[Discussion] Let's speak theory. Exploring the Potential of Collaborative Training?

paryska99@alien.top · 10 months ago

[Discussion] Let's speak theory. Exploring the Potential of Collaborative Training?

synthphreak@alien.top · 10 months ago

Naively averaging weights of models trained on disjoint datasets won’t work for LLMs or 1+ hidden layer DNNs

Why would simply aggregating the weights like this categorically fail to produce a reasonable model? Assuming of course that the datasets are all “the same” in some meaningful sense (e.g., equally representative of the same underlying X→Y mappings).

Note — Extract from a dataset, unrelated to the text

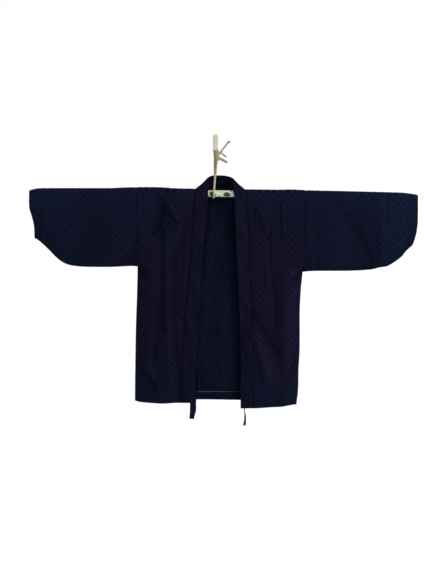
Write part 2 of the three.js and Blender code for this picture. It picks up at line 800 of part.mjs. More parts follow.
// Places along the collar seam, on the middle of the collar's thickness
function collarSeamPlaces() {
  const places = [];
  const neckRun = rowRun('left', -1);
  const neckEnd = -neckRun + backNeck.rightX - backNeck.leftX;
  const addFront = (side, run) => {
    const shape = bodyShape(side);
    const cornerRun = rowRun(side, -1);
    const toCollar = new THREE.Vector3(-shape.sign, 0, run > cornerRun ? 0 : 1).normalize();
    const along = side === 'left' ? -run : neckEnd + run - cornerRun;
    const seam = collarPoint(shape, shape.openEdgeAt(run, 0), run, toCollar);
    places.push({ along, seam });
  };
  const frontRuns = (side) => {
    const numbers = rowNumbers(lastQuiltRow(side), 1).filter((row) => row >= -1);
    const hemX = readTable(collarSeam[side], 'run', 'x', hem.frontRun);
    const hemRun = readTable(hemLine.front, 'x', 'run', hemX);
    return [hemRun, ...numbers.map((number) => rowRun(side, number))];
  };
  for (const run of frontRuns('left')) addFront('left', run);
  const toCollar = new THREE.Vector3(0, collar.neckLean.y, collar.neckLean.z).normalize();
  const neckFrom = backNeck.leftX + quilt.margin;
  const neckTo = backNeck.rightX - quilt.margin;
  for (const column of columnsBetween(neckFrom, neckTo, 1)) {
    const x = columnX(column);
    const shape = bodyShape(column < 0 ? 'left' : 'right');
    const along = -neckRun + x - backNeck.leftX;
    places.push({ along, seam: collarPoint(shape, x, neckRun, toCollar) });
  }
  for (const run of frontRuns('right').reverse()) addFront('right', run);
  return places;
}

function collarPoint(shape, x, run, toCollar) {
  const seam = shape.face(x, run);
  const gap = run < 0 ? collar.neckGap : collar.seamGap;
  seam.addScaledVector(outwardNormal(shape.face, x, run), collar.thickness / 2);
  return seam.addScaledVector(toCollar, gap);
}

function collarFree(along) {
  const value = (column) => readTable(freeEdge, 'along', column, along);
  return new THREE.Vector3(value('x'), value('y'), value('z'));
}

// The collar: one long folded band, sewn to the fronts and standing up behind the neck
function makeCollar() {
  const wall = newWall();
  const stations = collarSeamPlaces();
  for (const station of stations) station.free = collarFree(station.along);
  const middle = (station) => station.seam.clone().add(station.free).multiplyScalar(0.5);
  stations.forEach((station, index) => {
    const before = middle(stations[Math.max(index - 1, 0)]);
    const after = middle(stations[Math.min(index + 1, stations.length - 1)]);
    const across = station.free.clone().sub(station.seam);
    station.across = across;
    station.normal = across.clone().cross(after.sub(before)).normalize();
  });
  const outer = collarFace(wall, stations, { outer: true, cells: collar.cells });
  const innerStations = stations.filter(keepsInnerStation);
  const inner = collarFace(wall, innerStations, { outer: false, cells: collar.innerCells });
  for (const edge of Object.keys(outer)) zipRim(wall, outer[edge], inner[edge]);
  return finishWall(wall);
}

function keepsInnerStation(station, index, stations) {
  const ends = index === 0 || index === stations.length - 1;
  const atNeck = station.along > collar.neckFrom && station.along < collar.neckTo;
  return ends || atNeck || index % collar.innerStep === 0;
}

function collarFace(wall, stations, layer) {
  const rows = stations.map((station, index) => {
    const row = [];
    for (let cell = 0; cell <= layer.cells; cell += 1) {
      const share = cell / layer.cells;
      const edge = cell === 0 || cell === layer.cells || index === 0 || index === stations.length - 1;
      const high = edge || !layer.outer ? 0 : (cell + index) % 2;
      const lift = layer.outer ? collar.thickness / 2 + cloth.relief * high : -collar.thickness / 2;
      const point = station.seam.clone().addScaledVector(station.across, share);
      point.addScaledVector(station.normal, lift);
      row.push({ id: addPoint(wall, point), at: share, low: high === 0 });
    }
    return row;
  });
  for (let index = 1; index < rows.length; index += 1) {
    zipRows(wall, rows[index - 1], rows[index], !layer.outer);
  }
  const side = (cell) => rows.map((row, index) => ({ id: row[cell].id, at: stations[index].along }));
  return {
    leftHem: rows[0],
    freeEdge: side(layer.cells),
    rightHem: rows[rows.length - 1],
    seamEdge: side(0),
  };
}

// A flat tie of folded cloth, lofted down its sections
function makeTie(sections) {
  const wall = newWall();
  const rings = sections.map((section) => {
    const turn = THREE.MathUtils.degToRad(section.turn);
    const across = new THREE.Vector3(Math.cos(turn), Math.sin(turn), 0);
    const outward = new THREE.Vector3(Math.sin(turn), -Math.cos(turn), 0);
    const corners = [[-1, -1], [1, -1], [1, 1], [-1, 1]];
    const ids = corners.map(([side, face]) => {
      const point = new THREE.Vector3(section.x, section.y, section.z);
      point.addScaledVector(across, side * tie.width / 2);
      point.addScaledVector(outward, face * tie.thickness / 2);
      return addPoint(wall, point);
    });
    return [...ids, ids[0]].map((id, at) => ({ id, at, low: true }));
  });
  for (let index = 1; index < rings.length; index += 1) {
    zipRows(wall, rings[index - 1], rings[index], false);
  }
  capRing(wall, rings[0], false);
  capRing(wall, rings[rings.length - 1], true);
  return finishWall(wall);
}

function capRing(wall, ring, forward) {
  const [a, b, c, d] = ring.map((point) => point.id);
  if (forward) {
    addFace(wall, a, b, c);
    addFace(wall, a, c, d);
  } else {
    addFace(wall, a, c, b);
    addFace(wall, a, d, c);
  }
}

// A round bar or cord along a smooth curve
function makeTube(curve, radius, sides, steps) {
  const outline = [];
  for (let side = 0; side < sides; side += 1) {
    const angle = 2 * Math.PI * side / sides;
    outline.push(new THREE.Vector2(radius * Math.cos(angle), radius * Math.sin(angle)));
  }
  const section = new THREE.Shape(outline);
  return new THREE.ExtrudeGeometry(section, { steps, extrudePath: curve, bevelEnabled: false });
}

function makeRod() {
  const places = [];
  for (let step = 0; step <= rod.steps; step += 1) {
    const x = THREE.MathUtils.lerp(rod.leftEnd, rod.rightEnd, step / rod.steps);
    places.push(new THREE.Vector3(x, rod.y, rodAxisZ(x)));
  }
  return makeTube(new THREE.CatmullRomCurve3(places), rod.radius, rod.sides, rod.steps);
}

function makeCord(route, diameter) {
  const curve = new THREE.CatmullRomCurve3(route.map((point) => new THREE.Vector3(...point)));
  const steps = Math.ceil(curve.getLength() / cord.stepLength);
  return makeTube(curve, diameter / 2, cord.sides, steps);
}

function makeKnot() {
  const geometry = new THREE.IcosahedronGeometry(0.5, 1);
  geometry.scale(knot.across, knot.deep, knot.high);
  geometry.translate(knot.x, knot.y, knot.z);
  return geometry;
}

function makeEndKnot() {
  const geometry = new THREE.IcosahedronGeometry(endKnot.radius, 1);
  geometry.translate(endKnot.x, endKnot.y, endKnot.z);
  return geometry;
}

// Half width of the hook's teardrop outline at a height
function hookHalfWidth(z) {
  const share = (z - hook.bottom) / (hook.top - hook.topRadius - hook.bottom);
  return THREE.MathUtils.lerp(hook.bottomHalfWidth, hook.topRadius, share);
}

// A teardrop plate between two heights, lying against the plane y = back
function hookPlate(bottom, top, topRadius, back, thickness) {
  const outline = new THREE.Shape();
  const shoulder = top - topRadius;
  const { corner } = hook;
  outline.moveTo(-hookHalfWidth(bottom) + corner, bottom);
  outline.lineTo(hookHalfWidth(bottom) - corner, bottom);
  outline.lineTo(hookHalfWidth(bottom), bottom + corner);
  outline.lineTo(topRadius, shoulder);
  outline.absarc(0, shoulder, topRadius, 0, Math.PI, false);
  outline.lineTo(-hookHalfWidth(bottom), bottom + corner);
  const plate = new THREE.ExtrudeGeometry(outline, {
    depth: thickness, bevelEnabled: false, curveSegments: 8,
  });
  plate.rotateX(Math.PI / 2);
  plate.translate(0, back, 0);
  return plate;
}

// The bar that the cord hangs over, between the plate and the lip
function hookBar() {
  const outline = new THREE.Shape();
  outline.moveTo(-hook.barRadius, hook.bottom + hook.overlap);
  outline.lineTo(hook.barRadius, hook.bottom + hook.overlap);
  outline.lineTo(hook.barRadius, hook.barZ);
  outline.absarc(0, hook.barZ, hook.barRadius, 0, Math.PI, false);
  const gap = -hook.lipFront - hook.lipThickness - hook.plateThickness;
  const depth = gap + 2 * hook.overlap;
  const bar = new THREE.ExtrudeGeometry(outline, { depth, bevelEnabled: false, curveSegments: 6 });
  bar.rotateX(Math.PI / 2);
  bar.translate(0, -hook.plateThickness + hook.overlap, 0);
  return bar;
}

const wasm = await Module();
wasm.setup();

function toSolid(geometry) {
  const bare = geometry.clone();
  bare.deleteAttribute('normal');
  bare.deleteAttribute('uv');
  const merged = mergeVertices(bare, 1e-4);
  return new wasm.Manifold(new wasm.Mesh({
    numProp: 3,
    vertProperties: new Float32Array(merged.getAttribute('position').array),
    triVerts: new Uint32Array(merged.getIndex().array),
  }));
}

function fromSolid(solid) {
  const mesh = solid.getMesh();
  const geometry = new THREE.BufferGeometry();
  geometry.setAttribute('position', new THREE.Float32BufferAttribute(mesh.vertProperties, 3));
  geometry.setIndex(new THREE.Uint32BufferAttribute(mesh.triVerts, 1));
  geometry.computeVertexNormals();
  return geometry;
}

function makeHook() {
  const plate = hookPlate(hook.bottom, hook.top, hook.topRadius, 0, hook.plateThickness);
  const lipBack = hook.lipFront + hook.lipThickness;
  const lipRadius = hookHalfWidth(hook.lipTop - hookHalfWidth(hook.lipTop));
  const lip = hookPlate(hook.bottom, hook.lipTop, lipRadius, lipBack, hook.lipThickness);
  const solid = toSolid(plate).add(toSolid(hookBar())).add(toSolid(lip));
  return fromSolid(solid);
}

const hanten = new THREE.Group();

function addPart(name, geometry, material) {
  const mesh = new THREE.Mesh(geometry, material);
  mesh.name = name;
  hanten.add(mesh);
}

for (const side of ['left', 'right']) {
  addPart(`body_${side}`, makeBody(side), materials.quiltedCloth);
  addPart(`sleeve_${side}`, makeSleeve(side), materials.quiltedCloth);
  addPart(`tie_${side}`, makeTie(tieSections[side]), materials.bandCloth);
}
addPart('collar', makeCollar(), materials.bandCloth);
addPart('rod', makeRod(), materials.printedCloth);
addPart('wall_hook', makeHook(), materials.hookPlastic);
addPart('cord_loop', makeCord(cordRoutes.loop, cord.diameter), materials.cordCotton);
addPart('cord_long_tail', makeCord(cordRoutes.longTail, cord.diameter), materials.cordCotton);
addPart('cord_short_tail', makeCord(cordRoutes.shortTail, cord.diameter), materials.cordCotton);
addPart('cord_bow', makeCord(cordRoutes.bow, cord.bowDiameter), materials.cordCotton);
addPart('cord_knot', makeKnot(), materials.cordCotton);
addPart('cord_end_knot', makeEndKnot(), materials.cordCotton);

export default hanten;
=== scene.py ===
import math

import bmesh
import bpy
import numpy as np
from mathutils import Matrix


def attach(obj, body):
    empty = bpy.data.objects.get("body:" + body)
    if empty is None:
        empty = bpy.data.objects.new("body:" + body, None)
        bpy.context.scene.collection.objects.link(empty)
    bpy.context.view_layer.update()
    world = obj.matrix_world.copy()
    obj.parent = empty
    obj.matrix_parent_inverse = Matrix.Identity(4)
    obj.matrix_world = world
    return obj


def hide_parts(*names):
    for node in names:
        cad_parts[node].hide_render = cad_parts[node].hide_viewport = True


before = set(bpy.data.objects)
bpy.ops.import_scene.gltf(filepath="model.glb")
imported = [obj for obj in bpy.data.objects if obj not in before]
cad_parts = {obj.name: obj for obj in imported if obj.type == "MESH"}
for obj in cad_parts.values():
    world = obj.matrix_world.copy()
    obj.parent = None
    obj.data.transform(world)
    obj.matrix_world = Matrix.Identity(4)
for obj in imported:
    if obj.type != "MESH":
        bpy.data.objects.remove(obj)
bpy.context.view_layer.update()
mm = 0.001
scene = bpy.context.scene

# Lengths below are in millimetres. x is across the garment, run is the way along the cloth
# from its fold over the rod: positive down the front, negative down the back.

sides = {"left": -1, "right": 1}
cloth = {"thickness": 2.4, "relief": 1.0, "foldRadius": 11.8, "closing": 70, "taper": 5,
         "padding": 0.9, "paddingReach": 14, "rimThinning": 0.42, "rimReach": 3.4, "inset": 3.0,
         "insetReach": 9, "insetRise": 20, "turnUp": 26, "turnThickness": 2.2, "turnShade": 0.35,
         "frontStitch": 46, "foldsFrom": 6, "foldsFull": 60}
lattice = {"x": 23.4, "run": 24.4, "parts": 8, "rowGap": 1.3, "sleeveX": 8, "sleeveRun": 5}
rod = {"radius": 10.8, "y": -30, "highX": 8, "highZ": -169.6, "tilt": 0.0119, "bow": 4,
       "bowReach": 554, "left": -579.5, "right": 608.5, "pastReach": 36, "leftFall": 7,
       "rightFall": 2.7, "tuck": [(0, 2.2), (0.6, 0.8), (2.0, 0)], "plainFrom": 6, "rings": 110,
       "around": 48, "printStep": 10.79}
armhole = {"left": 265, "right": 274}
armholeRows = 20
backNeck = {"left": -61, "right": 91, "ease": 9, "fall": 80}
neckRun = {side: -armhole[side] / armholeRows for side in sides}
quarterTurn = cloth["foldRadius"] * math.pi / 2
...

ohmygad45@alien.top · 10 months ago

Here’s a simple intuition as to why averaging the weights of a 1+ hidden layer NN won’t work: pick a hidden layer in your model and apply a permutation matrix to its weights (along the input axis) and the inverse permutation matrix to the previous layer (along the output axis). Obviously the model is unchanged (from an input/output perspective). Repeat that N times (where N is the input dimension of the hidden layer you picked). You now have N models that are identical from an input output perspective. If you average those model weights, your hidden layer will output a constant because all its weights will be identical. This averaged weights model is obviously completely broken even though it’s the average of N “identical” (from an input / output perspective) model. QED.

synthphreak@alien.top · 10 months ago

Interesting. I love a good thought experiment :)

But what about the idea of bagging? As in aggregating multiple models together that have all been trained on different examples, and thus learned different things. Why is that not subject to similar criticism?